Eventually we turn and decide the best option is a second dive on North Reef. It is nothing at all like the first dive - the visibility is poor, and although we find a few leatherjackets, red moki and snapper, we are not even excited by the crayfish waving their antennae enticingly from their cracks. We photographed a drab-looking grey finger sponge, more out of duty than passion and didn’t discover till the next day that is was a lovely pink colour in the photograph. Communication was difficult – we were both trying to decide whether to abort the dive, or jolly the other along. We were cold.

What one of us didn’t know was that the other had no idea where the boat was. A quick pop to the surface didn’t help. “This way!” He confidently pointed once submerged. After swimming a 100 metres in that direction, we found...nothing. No boat. Another quick trip to the surface resulted in a new direction to follow. Another 100 meters and there it wasn’t! We resorted to surfacing anyway. About 100 metres away from our little inflatable boat, which was only visible by the dive flag we had sensibly rigged up before heading underwater.

We never get lost underwater. We have a very successful partnership and working relationship, which works because neither of us tries to do the other’s job. We both know our limitations. The same is true for our approach to navigational duties. Land-based navigation is strictly a female domain, and especially in the case of shopping malls. Underwater is a completely different story it’s a purely a male domain. One of us may have had a very short diving career (i.e. 1 dive) had it not been for navigationally-gifted dive buddies.

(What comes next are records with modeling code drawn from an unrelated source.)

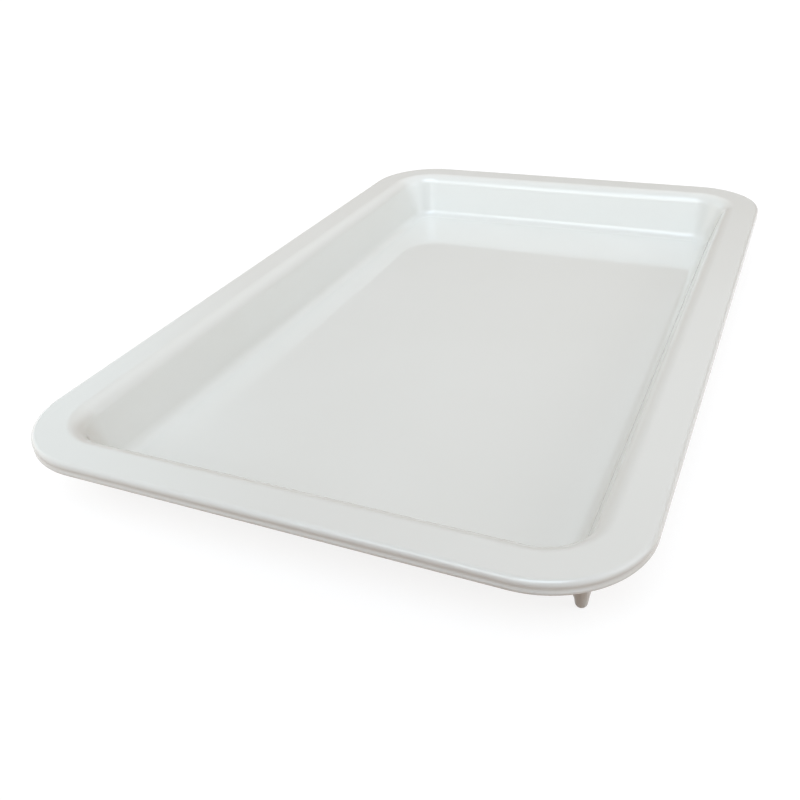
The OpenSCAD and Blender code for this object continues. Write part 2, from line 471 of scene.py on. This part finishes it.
# %% [markdown]
# ## One small helper for every material
# A procedural finish is a short chain of nodes. This function adds one node, sets its own
# properties, and fills its inputs with a value or with another node's output. Colours are written
# as they would be picked on a screen, and a second function turns them into the linear values that
# light is added up in.


# %% Helpers for materials
def add(tree, kind, inputs=None, **settings):
    """Adds one node. Each input is a value or the output that feeds it."""
    node = tree.nodes.new(kind)
    for name, value in settings.items():
        setattr(node, name, value)
    for name, value in (inputs or {}).items():
        if isinstance(value, bpy.types.NodeSocket):
            tree.links.new(value, node.inputs[name])
        else:
            node.inputs[name].default_value = value
    return node


def linear(hex_colour):
    """An sRGB colour such as #ecebe6, as the linear RGBA that shaders use."""
    parts = [int(hex_colour[i : i + 2], 16) / 255 for i in (1, 3, 5)]
    return [c / 12.92 if c <= 0.04045 else ((c + 0.055) / 1.055) ** 2.4 for c in parts] + [1.0]


def new_tree(owner):
    """The empty node tree of a material or a world."""
    owner.use_nodes = True
    owner.node_tree.nodes.clear()
    return owner.node_tree


print("a pale grey in linear light:", [round(c, 3) for c in linear("#e0e1de")])

# %% [markdown]
# ## One plastic, three finishes
# The tray and its feet are injection moulded in ABS, an opaque styrene plastic with a refractive
# index of about 1.54. Moulded plastic copies the steel that it sets against, so one off-white can
# have several surfaces:
#
# - The show side copies polished steel, and is nearly a mirror. What gives it away as plastic is
#   that it isn't quite flat. It sinks a little between stiffer places as it cools, which bends
#   long reflections gently, and the melt leaves a faint ripple behind it.
# - The hidden side copies steel as the spark eroder left it. Its grain is about 0.1 mm across, so
#   it looks satin and hides marks.
# - The feet come from a small machined tool without a last polish. They are between the two, and
#   their round tips are scuffed dull and a shade greyer by the bench that they slide on.
#
# The colour could be one value, but real masterbatch is never stirred that well. Two close
# off-whites in soft clouds keep large plain faces from looking computed.

# %% The plastic itself
ABS_IOR = 1.54
OFF_WHITE = ("#dfe0dc", "#e2e3e0")


def moulded_abs(name, roughness, waves, tip=None):
    """ABS with an uneven gloss. Waves are (width, depth, detail) of its bumps, coarsest first."""
    material = bpy.data.materials.new(name)
    tree = new_tree(material)
    place = add(tree, "ShaderNodeTexCoord").outputs["Object"]

    # Tint: clouds about 90 mm across
    clouds = add(
        tree, "ShaderNodeTexNoise", {"Vector": place, "Scale": 1 / (90 * MM), "Detail": 2.0}
    )
    tint = add(
        tree, "ShaderNodeMix",
        {"Factor": clouds.outputs["Fac"], 6: linear(OFF_WHITE[0]), 7: linear(OFF_WHITE[1])},
        data_type="RGBA",
    ).outputs[2]

    # Gloss: handling and wiping leave it a little uneven, in patches about 35 mm across
    patches = add(
        tree, "ShaderNodeTexNoise", {"Vector": place, "Scale": 1 / (35 * MM), "Detail": 3.0}
    )
    gloss = add(
        tree, "ShaderNodeMapRange",
        {"Value": patches.outputs["Fac"], "To Min": roughness * 0.8, "To Max": roughness * 1.3},
    ).outputs["Result"]

    # Scuffs: the lowest few millimetres are dulled in fine streaks, and slightly soiled
    if tip:
        height = add(tree, "ShaderNodeSeparateXYZ", {"Vector": place}).outputs["Z"]
        low = add(
            tree, "ShaderNodeMapRange",
            {"Value": height, "From Min": tip, "From Max": 0.2 * MM, "To Min": 0.0, "To Max": 1.0},
            interpolation_type="SMOOTHSTEP",
        ).outputs["Result"]
        streaks = add(
            tree, "ShaderNodeTexNoise", {"Vector": place, "Scale": 1 / (0.9 * MM), "Detail": 2.0}
        )
        scuff = add(
            tree, "ShaderNodeMath", {0: low, 1: streaks.outputs["Fac"]},
            operation="MULTIPLY", use_clamp=True,
        ).outputs[0]
        tint = add(
            tree, "ShaderNodeMix",
            {"Factor": scuff, 6: tint, 7: linear("#c4c2bc")}, data_type="RGBA",
        ).outputs[2]
        gloss = add(
            tree, "ShaderNodeMapRange", {"Value": scuff, "To Min": gloss, "To Max": 0.55}
        ).outputs["Result"]

    # Bumps: each set of waves rides on the coarser one before it
    shape = None
    for width, depth, detail in waves:
        noise = add(
            tree, "ShaderNodeTexNoise", {"Vector": place, "Scale": 1 / width, "Detail": detail}
        )
        settings = {"Height": noise.outputs["Fac"], "Distance": depth, "Strength": 1.0}
        if shape:
            settings["Normal"] = shape
        shape = add(tree, "ShaderNodeBump", settings).outputs["Normal"]

    shader = add(
        tree, "ShaderNodeBsdfPrincipled",
        {"Base Color": tint, "Roughness": gloss, "IOR": ABS_IOR, "Normal": shape},
    )
    add(tree, "ShaderNodeOutputMaterial", {"Surface": shader.outputs["BSDF"]})
    return material


# %% [markdown]
# The depths are worked out from what a moulder would measure. Sink is some 20 microns over 60 mm.
# The ripple is 4 mm wide and about a micron deep, and is drawn at two so that it just shows. The
# grain is drawn at 0.8 mm, eight times too coarse, because a real one is finer than a picture can
# hold, and its roughness of 0.38 stands for the part too fine to draw.

# %% The three finishes
SINK = (60 * MM, 0.020 * MM, 1.0)
polished_abs = moulded_abs("polished_abs", 0.03, [SINK, (4 * MM, 0.002 * MM, 1.0)])
eroded_abs = moulded_abs("spark_eroded_abs", 0.38, [SINK, (0.8 * MM, 0.030 * MM, 2.0)])
foot_abs = moulded_abs("machined_abs_feet", 0.16, [(3 * MM, 0.004 * MM, 2.0)], tip=4 * MM)

for material in (polished_abs, eroded_abs):
    moulding.data.materials.append(material)
for name, part in frame["nodes"].items():
    part.data.materials.clear()
    part.data.materials.append(polished_abs if name == "tray" else foot_abs)
print("finishes:", ", ".join(m.name for m in (polished_abs, eroded_abs, foot_abs)))

# %% [markdown]
# ## A room for it to reflect
# A pale glossy thing shows its form by what it reflects, so the room matters as much as the light.
# Lamps could do it, but each would leave a hard white spot in a surface as glossy as this one. Here
# the world itself is the room: dim and warm all round, as bare walls are, with soft round patches
# of light where a studio would hang its big diffusers. A patch is found from the direction alone:
# the dot product with its middle is the cosine of the angle to it, and a smooth step of that makes
# a disc that fades to nothing at its reach.
#
# Bearings run clockwise from straight ahead, which is +Y. Three broad patches behind the camera do
# most of the lighting. The three small ones after them are what makes the gloss crisp: the high
# one draws the lines along the head and foot of the far wall, and the low two mark its corners.
# Those on the left and right keep the side walls apart in tone, and weak ones ahead put a sheen on
# the far end of the floor. The last one is straight down, where the floor hides it. It counts only
# when the tray is lifted off the floor and looked at from below, and it is cool, to balance the
# warm walls.

# %% The room
world = bpy.data.worlds.new("room")
scene.world = world
tree = new_tree(world)
sky = add(tree, "ShaderNodeTexCoord").outputs["Generated"]
BARE_WALLS, WALL_STRENGTH = "#ffe0c6", 0.33
light = WALL_STRENGTH * Vector(linear(BARE_WALLS)[:3])
patches = (  # bearing, height and reach in degrees, colour, strength
    (160, 60, 25, "#ddefff", 5.75),
    (200, 45, 20, "#ecf9ff", 3.10),
    (187, 25, 30, "#f2fbff", 1.40),
    (194, 31, 9, "#ffffff", 1.80),
    (170, 19, 8, "#ffffff", 1.00),
    (216, 19, 8, "#ffffff", 0.80),
    (85, 20, 40, "#f2faff", 1.65),
    (273, 3, 40, "#fffbf9", 1.20),
    (295, 27, 28, "#c8f0ff", 0.75),
    (318, 12, 32, "#f2f4ff", 0.12),
    (0, 45, 30, "#fff8f2", 0.40),
    (0, -90, 90, "#e6f5ff", 0.70),
)
for bearing, height, reach, colour, strength in patches:
    bearing, height = math.radians(bearing), math.radians(height)
    level = math.cos(height)
    middle = Vector((math.sin(bearing) * level, math.cos(bearing) * level, math.sin(height)))
    nearness = add(
        tree, "ShaderNodeVectorMath", {0: sky, 1: middle}, operation="DOT_PRODUCT"
    ).outputs["Value"]
    share = add(
        tree, "ShaderNodeMapRange",
        {"Value": nearness, "From Min": math.cos(math.radians(reach)), "From Max": 1.0},
        interpolation_type="SMOOTHSTEP",
    ).outputs["Result"]
    tone = strength * Vector(linear(colour)[:3])
    patch = add(
        tree, "ShaderNodeVectorMath", {0: tone, "Scale": share}, operation="SCALE"
    ).outputs[0]
    light = add(tree, "ShaderNodeVectorMath", {0: light, 1: patch}, operation="ADD").outputs[0]
print("patches of light:", len(patches))

# %% [markdown]
# The backdrop is white, and it is white only to the camera. The gloss has to see the room instead:
# a white backdrop in every reflection would fill the highlights in and turn polish into chalk. No
# piece here is metal or glass, so nothing needs the backdrop behind it.

# %% The backdrop
rays = add(tree, "ShaderNodeLightPath").outputs
room = add(tree, "ShaderNodeBackground", {"Color": light, "Strength": 1.0})
white = add(tree, "ShaderNodeBackground", {"Color": (1, 1, 1, 1), "Strength": 1.0})
backdrop = add(
    tree, "ShaderNodeMixShader",
    {0: rays["Is Camera Ray"], 1: room.outputs[0], 2: white.outputs[0]},
)
add(tree, "ShaderNodeOutputWorld", {"Surface": backdrop.outputs[0]})
print("nodes in the room:", len(tree.nodes))

# %% [markdown]
# ## A plain floor
# The floor is a pale matt board that carries on past the edge of the view. A board bright enough to
# read as pure white would throw that much light up under the tray and flatten it. So the board is
# two things at once. What the eye sees, directly or in a reflection, is a grey board with a glow
# that brings it up to white, and the grey is what still takes the tray's shadow. What lights the
# tray is a warm brown one, like a wooden bench, and it gives the skirt and feet their warm shade.

# %% Floor
HALF_FLOOR = 8.0
BENCH_BROWN, BOARD_GREY, BOARD_GLOW = "#9c7d64", 0.22, 0.84


def stage_board(name, corners, surface):
    """One flat face of the stage. Surface fills the tree and returns the shader's output."""
    mesh = bpy.data.meshes.new(name)
    mesh.from_pydata(corners, [], [(0, 1, 2, 3)])
    stand_in = bpy.data.objects.new(name, mesh)
    scene.collection.objects.link(stand_in)
    stand_in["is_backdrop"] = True
    material = bpy.data.materials.new(name)
    tree = new_tree(material)
    add(tree, "ShaderNodeOutputMaterial", {"Surface": surface(tree)})
    mesh.materials.append(material)
    return stand_in


def matt_board(tree):
    """White with a grey's shadow to the eye and to the gloss, and a warm brown as a light."""
    rays = add(tree, "ShaderNodeLightPath").outputs
    mirrored = add(
        tree, "ShaderNodeMath", {0: rays["Is Glossy Ray"], 1: rays["Is Transmission Ray"]},
        operation="ADD",
    ).outputs[0]
    seen = add(
        tree, "ShaderNodeMath", {0: rays["Is Camera Ray"], 1: mirrored},
        operation="ADD", use_clamp=True,
    ).outputs[0]
    bench = add(tree, "ShaderNodeBsdfDiffuse", {"Color": linear(BENCH_BROWN)})
    grey = add(tree, "ShaderNodeBsdfDiffuse", {"Color": [BOARD_GREY] * 3 + [1.0]})
    glow = add(tree, "ShaderNodeEmission", {"Color": (1, 1, 1, 1), "Strength": BOARD_GLOW})
    board = add(tree, "ShaderNodeAddShader", {0: grey.outputs[0], 1: glow.outputs[0]})
    return add(
        tree, "ShaderNodeMixShader", {0: seen, 1: bench.outputs[0], 2: board.outputs[0]}
    ).outputs[0]


floor = stage_board(
    "matt_board",
    [(x * HALF_FLOOR, y * HALF_FLOOR, 0) for x, y in ((-1, -1), (1, -1), (1, 1), (-1, 1))],
    matt_board,
)
print("floor:", 2 * HALF_FLOOR, "m square")

# %% [markdown]
# ## A dark card behind the camera
# Anyone who takes a picture from this near stands in their own light, and that shade is what draws
# the near edge and the skirt under it. A dark felt card takes the person's place. It holds back
# light only: neither the eye nor the gloss sees it, and it is clear of the floor.

# %% Dark card
CARD_LEFT, CARD_RIGHT, CARD_LOW, CARD_HIGH, CARD_BACK = -0.18, 0.50, 0.12, 0.52, -0.75


def dark_felt(tree):
    """Wool felt takes in nearly all the light that reaches it."""
    return add(tree, "ShaderNodeBsdfDiffuse", {"Color": linear("#3a3430")}).outputs[0]


card = stage_board(
    "dark_felt",
    [
        (x, CARD_BACK, z)
        for x, z in (
            (CARD_LEFT, CARD_LOW), (CARD_RIGHT, CARD_LOW),
            (CARD_RIGHT, CARD_HIGH), (CARD_LEFT, CARD_HIGH),
        )
    ],
    dark_felt,
)
card.visible_camera = False
card.visible_glossy = False
print("card:", round(CARD_RIGHT - CARD_LEFT, 2), "x", round(CARD_HIGH - CARD_LOW, 2), "m")

# %% [markdown]
# ## Colours as they are written
# The standard view adds no film curve, so a hex colour comes out about as it was picked. The last
# step prints the box of the engineering parts and the box of what is shown.

# %% View, sizes and finish
scene.view_settings.view_transform = "Standard"
visual_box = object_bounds()
for name, (low, high) in (("cad", cad_box), ("visual", visual_box)):
    print(name, "box in mm:", [round(side / MM, 2) for side in Vector(high) - Vector(low)])
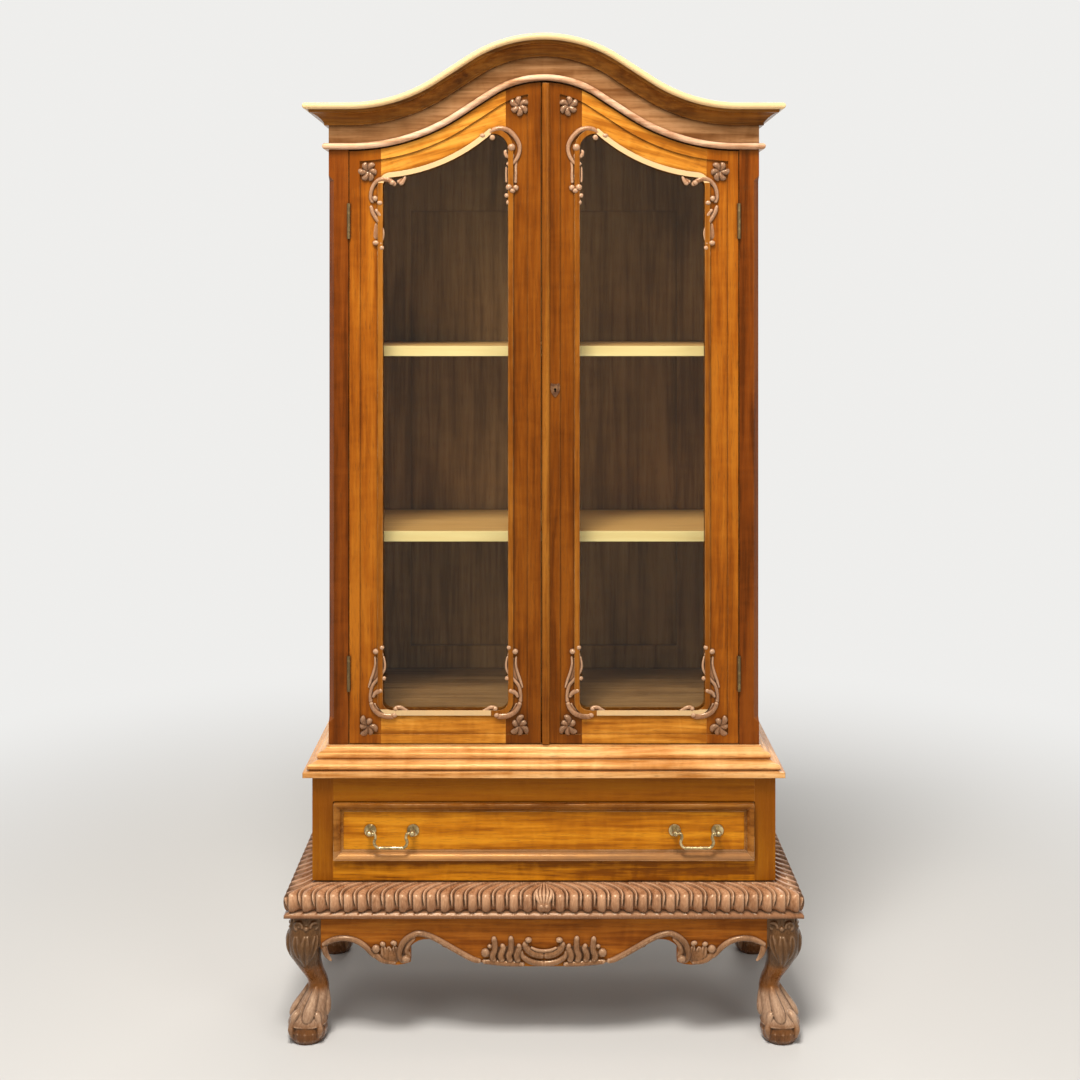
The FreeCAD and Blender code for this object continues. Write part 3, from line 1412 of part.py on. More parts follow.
def bead_outline(side):
    """Outer edge of the bead round a door's glass."""
    low = value("door_bottom") + value("bead_bottom_rise")
    end_top = value("door_end_top")
    outer = value("bead_outer")
    inner = value("bead_inner")
    width = value("bead_shoulder") - inner
    rise = value("bead_shoulder_height")
    shoulder_z = end_top + value("bead_shoulder_rise")
    turn_z = shoulder_z - rise
    radius = (width * width + rise * rise) / (2 * width)
    half_turn = (math.pi + math.atan2(rise, width - radius)) / 2
    bend = (inner + radius + radius * math.cos(half_turn), turn_z + radius * math.sin(half_turn))
    corner = value("bead_corner")
    cut_off = corner * (1 - math.sqrt(0.5))
    corner_z = end_top - value("bead_outer_drop")
    steps = [
        (outer - corner, low),
        (inner + corner, low),
        ((inner + cut_off, low + cut_off), (inner, low + corner)),
        (inner, turn_z),
        (bend, (value("bead_shoulder"), shoulder_z)),
        ((value("bead_middle"), end_top - value("bead_middle_drop")), (outer - corner, corner_z)),
        ((outer - cut_off, corner_z - cut_off), (outer, corner_z - corner)),
        (outer, low + corner),
        ((outer - cut_off, low + cut_off), (outer - corner, low)),
    ]
    return outline_face(steps, lambda x, z: Vector(side * x, 0, z))


def sight_face(side, margin):
    """The visible outline of a door's glass, made larger by `margin` all round."""
    inward = margin - value("sight_bead_width")
    face = bead_outline(side)
    return face.makeOffset2D(inward, 2) if inward else face


def thick(face, front_y, thickness):
    """A front outline given thickness towards the back."""
    solid = face.extrude(Vector(0, thickness, 0))
    solid.translate(Vector(0, front_y, 0))
    return solid


def door_blank(side):
    """The whole door frame in one piece, before it is parted into stiles and rails."""
    low_x, high_x = door_edges(side)
    low = value("door_bottom")
    drop = value("door_drop")
    front_y = value("case_front_y")
    field_y = value("door_field_y")
    proud = value("border_proud")
    core = arched_board(drop, (low_x, high_x), low, field_y, value("door_thickness") - proud)
    hinge_border = value("hinge_border_width")
    meeting_border = side * value("meeting_border_inner")
    if side == LEFT:
        inner_x = (low_x + hinge_border, meeting_border)
    else:
        inner_x = (meeting_border, high_x - hinge_border)
    border = arched_board(drop, (low_x, high_x), low, front_y, proud)
    field = arched_board(drop + hinge_border, inner_x, low + value("bottom_border_width"), front_y, proud)
    opening = thick(sight_face(side, value("frame_margin")), front_y, value("door_thickness"))
    rebate_y = value("door_back_y") - value("rebate_depth")
    rebate = thick(sight_face(side, value("rebate_margin")), rebate_y, value("rebate_depth"))
    return core.fuse(border.cut(field)).cut(opening).cut(rebate).removeSplitter()


def keyhole(front_y, depth):
    """A keyhole through the right meeting stile, its shield and its lock."""
    radius = value("keyhole_radius")
    x = value("keyhole_x")
    z = value("lock_z")
    length = value("keyhole_length")
    round_part = Part.makeCylinder(radius, depth, Vector(x, front_y, z + length / 2 - radius), Vector(0, 1, 0))
    slot = Part.makeBox(radius, depth, length - radius, Vector(x - radius / 2, front_y, z - length / 2))
    return round_part.fuse(slot)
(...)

We’re still scratching our heads. Even on the surface, we can’t figure out where we went, or where we went wrong for that matter. But as it wasn’t a particularly good dive, we don’t really need to know. We‘re unlikely to be repeating it in a hurry and won’t suggest it to other people. But still, we remain troubled by our complete lack of navigational skill. And the concrete evidence of ineptness is worrying. Where is that GPS when you need it? Oh yes, it was on the boat!